◆ EXERCISE ◆
In the listing that follows, locate the line containing "Write the OpenSCAD" and the line containing "lip_gap = 0.1; // [0.05:0.05:0.2]". Retype exactly those two lines and every line between them, and nothing more.

[Rows from a 3D modeling dataset]
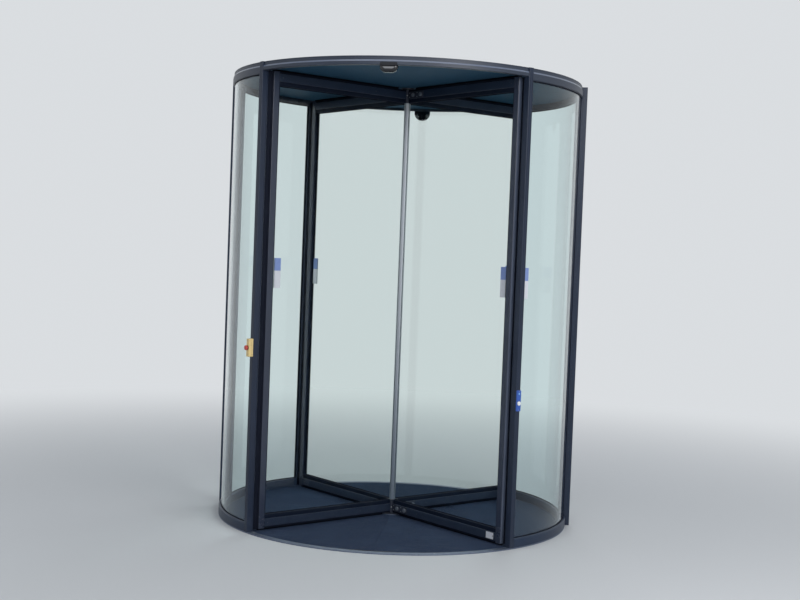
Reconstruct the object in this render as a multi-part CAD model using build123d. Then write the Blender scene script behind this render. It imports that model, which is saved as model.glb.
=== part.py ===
from build123d import *
import math
import os

# A manual revolving door: a round glass drum with two throats and a rotor of four framed wings.
# Millimetres. The origin is on the turning axis at floor level, +Z is up and -Y is the street side.

# Levels
mat_thickness = 6.0
canopy_underside = 2562.0
canopy_height = 48.0
soffit_recess = 16.0

# Drum walls
throat_half_angle = 45.0
drum_inner_radius = 1006.0
profile_depth = 40.0
wall_glass_thickness = 12.0
wall_rail_height = 50.0
wall_rail_bevel = 6.0
wall_groove_depth = 14.0
post_width = 32.0
post_groove_depth = 11.0
post_head_depth = 9.0
facade_post_width = 44.0
facade_post_tongue = 24.0
profile_rounding = 3.0

# Canopy
rim_outer_setback = 3.0
rim_inner_setback = 6.0
rim_bevel = 2.0
wall_head_drop = 20.0
wall_head_bevel = 4.0
canopy_groove_depth = 12.0
glass_top_gap = 2.0
soffit_thickness = 4.0
roof_thickness = 4.0
roof_rebate_width = 18.0

# Floor
ring_thickness = 6.0
floor_bearing_radius = 60.0
floor_bearing_height = 9.0
floor_bearing_bevel = 1.5
floor_bearing_floor = 3.0
bottom_spindle_radius = 20.0

# Top bearing
top_boss_radius = 38.0
top_boss_drop = 7.0
top_boss_bevel = 2.0
top_housing_radius = 60.0
top_spindle_radius = 15.0
top_spindle_length = 26.0
top_bore_depth = 32.0

# Rotor
rotor_floor_gap = 10.0
rotor_soffit_gap = 12.0
wing_thickness = 40.0
wing_rail_height = 78.0
wing_bead_height = 24.0
wing_bead_thickness = 30.0
stile_width = 38.0
stile_bead_width = 8.0
wing_glass_thickness = 10.0
wing_groove_depth = 12.0
centre_profile_radius = 20.0
centre_groove_depth = 9.0
centre_flute_depth = 2.5
hub_size = 60.0
hub_chamfer = 8.0
cheek_length = 138.0
cheek_height = 40.0
cheek_thickness = 4.0
knob_radius = 12.5
knob_height = 7.0
catch_level = 33.0
first_catch_station = 80.0
catch_pitch = 68.0

# Seals
seal_wall_gap = 6.0
seal_projection = 28.0
seal_root_thickness = 8.0
seal_tip_thickness = 5.0
seal_seat_depth = 6.0
seal_offset = 12.0
brush_thickness = 6.0
brush_floor_gap = 5.0
brush_soffit_gap = 5.0
brush_seat_depth = 5.0
brush_inner_radius = 75.0

# Fittings
front_sensor_width = 98.0
front_sensor_drop = 38.0
front_sensor_corner = 33.0
back_sensor_width = 106.0
back_sensor_drop = 64.0
back_sensor_corner = 49.0
sensor_depth = 26.0
sensor_bevel = 3.0
sensor_face_setback = 0.5
sensor_lap_height = 14.0
sensor_lap_corner = 8.0
stop_width = 26.0
stop_depth = 28.0
stop_height = 100.0
stop_corner = 4.0
stop_level = 1034.0
stop_stem_radius = 9.0
stop_stem_length = 8.0
stop_button_radius = 14.0
stop_button_thickness = 8.0
stop_button_bevel = 3.0
plate_width = 30.0
plate_height = 114.0
plate_corner = 5.0
plate_thickness = 8.0
plate_level = 813.0
plate_button_radius = 11.0
plate_button_height = 4.0
plate_button_drop = 14.0

# Clearances
glass_clearance = 0.5
seat_clearance = 0.3
running_clearance = 0.08

# Worked out from the sizes above
drum_outer_radius = drum_inner_radius + profile_depth
profile_centre = drum_inner_radius + profile_depth / 2
soffit_level = canopy_underside + soffit_recess
canopy_top = canopy_underside + canopy_height
canopy_outer_radius = drum_outer_radius - rim_outer_setback
canopy_inner_radius = drum_inner_radius + rim_inner_setback
roof_underside = canopy_top - roof_thickness
wall_groove_width = wall_glass_thickness + 2 * glass_clearance
wall_groove_in = profile_centre - wall_groove_width / 2
wall_groove_out = profile_centre + wall_groove_width / 2
wall_rail_top = ring_thickness + wall_rail_height
wall_glass_bottom = wall_rail_top - wall_groove_depth
wall_groove_top = canopy_underside + canopy_groove_depth
wall_glass_top = wall_groove_top - glass_top_gap
rotor_bottom = mat_thickness + rotor_floor_gap
rotor_top = soffit_level - rotor_soffit_gap
wing_opening_bottom = rotor_bottom + wing_rail_height
wing_opening_top = rotor_top - wing_rail_height
seal_tip_radius = drum_inner_radius - seal_wall_gap
stile_outer_radius = seal_tip_radius - seal_projection
stile_inner_radius = stile_outer_radius - stile_width
wing_groove_width = wing_glass_thickness + 2 * glass_clearance
hub_half = hub_size / 2
sensor_inner_radius = profile_centre - sensor_depth / 2

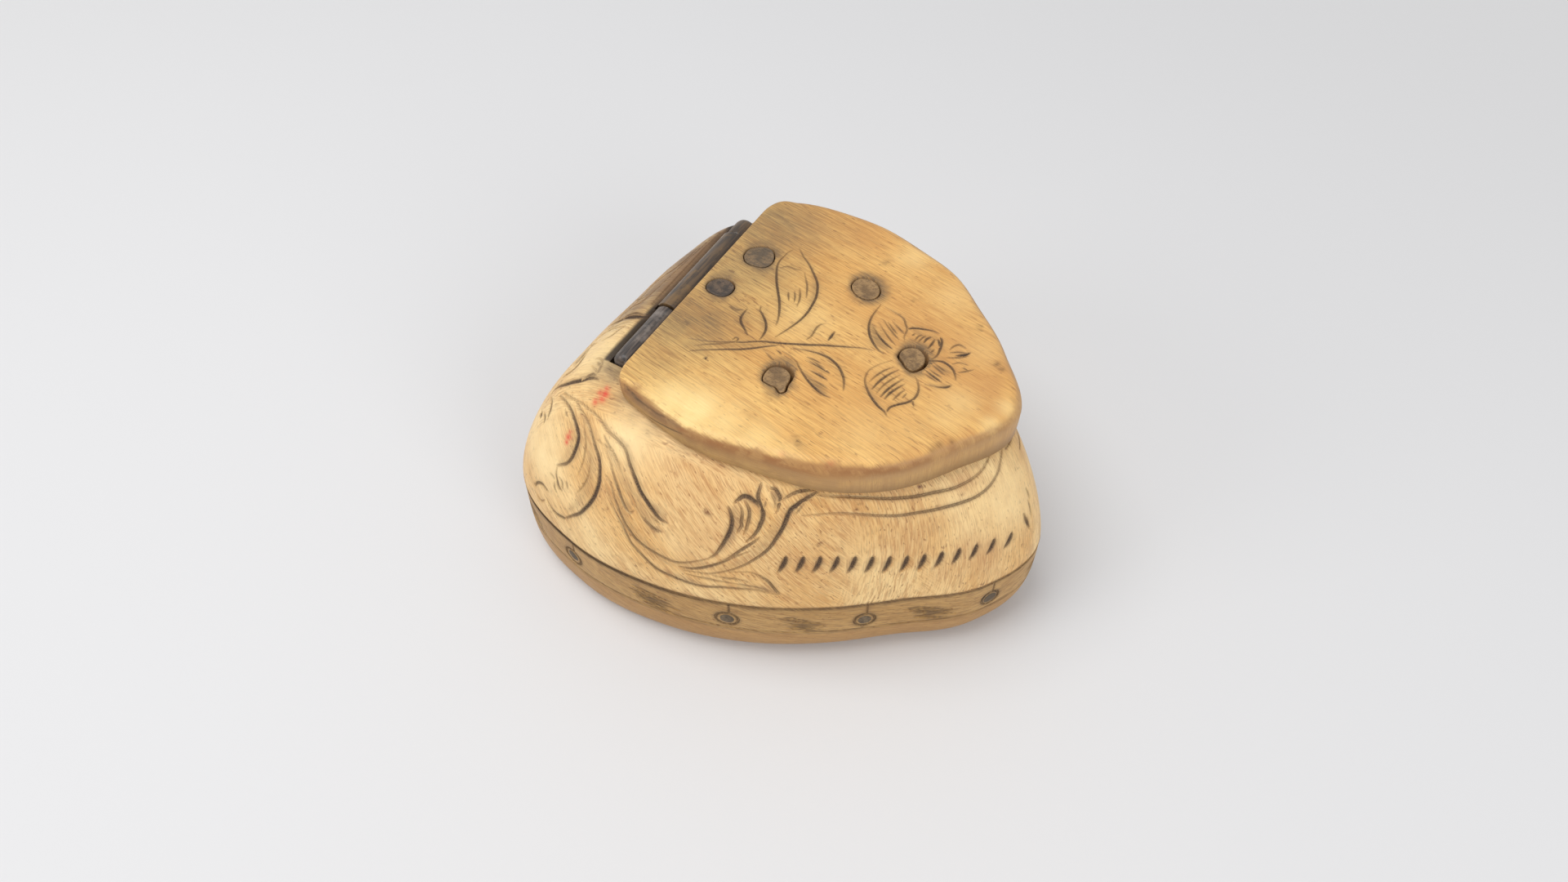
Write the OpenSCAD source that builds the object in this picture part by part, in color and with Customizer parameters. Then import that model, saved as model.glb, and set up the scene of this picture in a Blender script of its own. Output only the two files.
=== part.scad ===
/* [Body] */
// Length of the body at its seam, from the hinge side to the tip
body_length = 76; // [68:0.5:84]
// Width of the body at its seam
body_width = 66; // [62:0.5:74]
// Height of the shell, from the seam up to the rim at the hinge
shell_h = 21; // [16:0.5:28]
// Fullness of the shell's side: low is flared, high is round
belly = 1.4; // [1.2:0.05:2]
// Width of the flat rim round the mouth
rim_w = 3.5; // [2.5:0.1:4.5]
// Thickness of the shell under the rim
roof_t = 3.6; // [3.2:0.1:5]

/* [Base] */
// Height of the base, from the table up to the seam
base_h = 13.5; // [12:0.5:18]
// Wall of the base round the shell's lip
base_wall = 2.6; // [2:0.1:3.2]
// Thickness of the base's floor
floor_t = 3.5; // [2.5:0.1:4.5]
// How far the base's band swells past the seam
band_swell = 0.4; // [0:0.1:1]
// How far the base draws in to its foot under the tip
foot_in_tip = 5.5; // [3:0.5:6]
// How far the base draws in to its foot under the hinge
foot_in_back = 0.5; // [0.5:0.5:4]
// Height of the fine line cut round the band
band_line_z = 7.4; // [5:0.1:8]
// Depth of the cut line and of the bevels at the seam
line_cut = 0.3; // [0.2:0.05:0.4]

/* [Lip] */
// How far the shell's lip reaches down inside the base
lip_h = 6.5; // [6:0.1:7.5]
// Thickness of the lip
lip_t = 2.2; // [1.8:0.1:3]
// Clearance round the lip
lip_gap = 0.1; // [0.05:0.05:0.2]

/* [Lid] */
// Length of the lid, from the hinge edge to the tip
lid_length = 48.5; // [44:0.5:52]
// Width of the lid
lid_width = 49; // [46:0.5:54]
// Thickness of the lid at the hinge
lid_t_hinge = 3.3; // [2.8:0.1:5]
// Thickness of the lid at the tip
lid_t_tip = 6.3; // [4.5:0.1:8]
// How far the lid stands out over the shell's neck
lid_over = 1.5; // [0.8:0.1:2.5]
// Rounding of the lid's upper edge
lid_round = 1.3; // [0.6:0.1:1.4]
// Gap between the lid and the rim
lid_gap = 0.2; // [0.1:0.05:0.3]
// Thickness of the liner plate under the lid
liner_t = 1.8; // [1.2:0.1:3]
// Clearance of the liner in the mouth
liner_gap = 0.9; // [0.8:0.1:1.5]

/* [Hinge] */
// Distance of the lid's hinge edge behind the plan centre
hinge_back = 18.5; // [17.5:0.5:20]
// Diameter of the hinge barrel
barrel_d = 3.8; // [3.4:0.1:4.2]
// Diameter of the hinge pin
pin_d = 1.6; // [1.2:0.1:1.8]
// Running clearance of the pin in the knuckles
pin_gap = 0.05; // [0.03:0.01:0.08]
// Clearance between the barrel and the lid's edge
barrel_gap = 0.2; // [0.15:0.05:0.3]
// Clearance round the lid's own knuckle in the shell
knuckle_gap = 0.5; // [0.4:0.05:0.6]
// Sideways clearance between knuckles
side_gap = 0.15; // [0.1:0.05:0.3]
// Place of the near end of the hinge along its axis
hinge_y = -16.5; // [-17:0.5:-15]
// Length of the near knuckle
near_len = 11.5; // [9:0.5:12]
// Length of the lid's knuckle
mid_len = 18; // [17:0.5:19]
// Length of the far knuckle
far_len = 4; // [3:0.5:5]
// Length of the strap under the lid
strap_len = 8.5; // [8:0.5:12]
// Thickness of the strap
strap_t = 1; // [0.8:0.1:1.4]
// Clearance of the strap in its recess
strap_gap = 0.05; // [0.03:0.01:0.1]
// Width of the shell's shoulder behind the hinge edge
shoulder_w = 5.4; // [5.2:0.1:6.5]
// Width of the ledge in front of the hinge edge
ledge_w = 2.5; // [2:0.1:3]

/* [Pegs] */
// Diameter of the lid's pegs
lid_peg_d = 3.8; // [3:0.1:4.2]
// Diameter of the base's pegs
base_peg_d = 2.6; // [2:0.1:3]
// Depth of the base's pegs below the seam
base_peg_drop = 3.8; // [3.4:0.1:4.2]
// How far the base's pegs bite into the lip
base_peg_bite = 1.3; // [0.8:0.1:1.4]
// Clearance round every peg
peg_gap = 0.05; // [0.03:0.01:0.1]

/* [Carving] */
// Width of the carved lines
carve_w = 0.45; // [0.3:0.05:0.6]
// Depth of the carved lines
carve_depth = 0.25; // [0.15:0.05:0.35]

/* [Hidden] */
$fn = 48;

// Outlines carved by eye: radii from the plan centre every 20 degrees from the tip
SEAM_FORM = [36, 30, 27.5, 29, 32, 34.5, 37, 38.5, 38, 36.5, 39, 44, 41, 36.5, 33, 31, 31, 34.5];
LID_FORM = [28.5, 25, 23, 23, 23.5, 25, 27, 28.5, 30.5, 31.5, 30.5, 28.5, 25.5, 24, 23, 24, 25, 26];
// Places of the lid's pegs, measured from the middle of the hinge edge
LID_PEGS = [[3, 0.5], [4.7, 9], [21, 10.5], [18.5, -10.5], [32.5, 1]];
// Directions of the base's pegs, set out by eye about a thumb's width apart
BASE_PEGS = [276, 310, 342, 15, 47, 80, 113, 146, 178, 209, 240];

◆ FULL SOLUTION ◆
Write the OpenSCAD source that builds the object in this picture part by part, in color and with Customizer parameters. Then import that model, saved as model.glb, and set up the scene of this picture in a Blender script of its own. Output only the two files.
=== part.scad ===
/* [Body] */
// Length of the body at its seam, from the hinge side to the tip
body_length = 76; // [68:0.5:84]
// Width of the body at its seam
body_width = 66; // [62:0.5:74]
// Height of the shell, from the seam up to the rim at the hinge
shell_h = 21; // [16:0.5:28]
// Fullness of the shell's side: low is flared, high is round
belly = 1.4; // [1.2:0.05:2]
// Width of the flat rim round the mouth
rim_w = 3.5; // [2.5:0.1:4.5]
// Thickness of the shell under the rim
roof_t = 3.6; // [3.2:0.1:5]

/* [Base] */
// Height of the base, from the table up to the seam
base_h = 13.5; // [12:0.5:18]
// Wall of the base round the shell's lip
base_wall = 2.6; // [2:0.1:3.2]
// Thickness of the base's floor
floor_t = 3.5; // [2.5:0.1:4.5]
// How far the base's band swells past the seam
band_swell = 0.4; // [0:0.1:1]
// How far the base draws in to its foot under the tip
foot_in_tip = 5.5; // [3:0.5:6]
// How far the base draws in to its foot under the hinge
foot_in_back = 0.5; // [0.5:0.5:4]
// Height of the fine line cut round the band
band_line_z = 7.4; // [5:0.1:8]
// Depth of the cut line and of the bevels at the seam
line_cut = 0.3; // [0.2:0.05:0.4]

/* [Lip] */
// How far the shell's lip reaches down inside the base
lip_h = 6.5; // [6:0.1:7.5]
// Thickness of the lip
lip_t = 2.2; // [1.8:0.1:3]
// Clearance round the lip
lip_gap = 0.1; // [0.05:0.05:0.2]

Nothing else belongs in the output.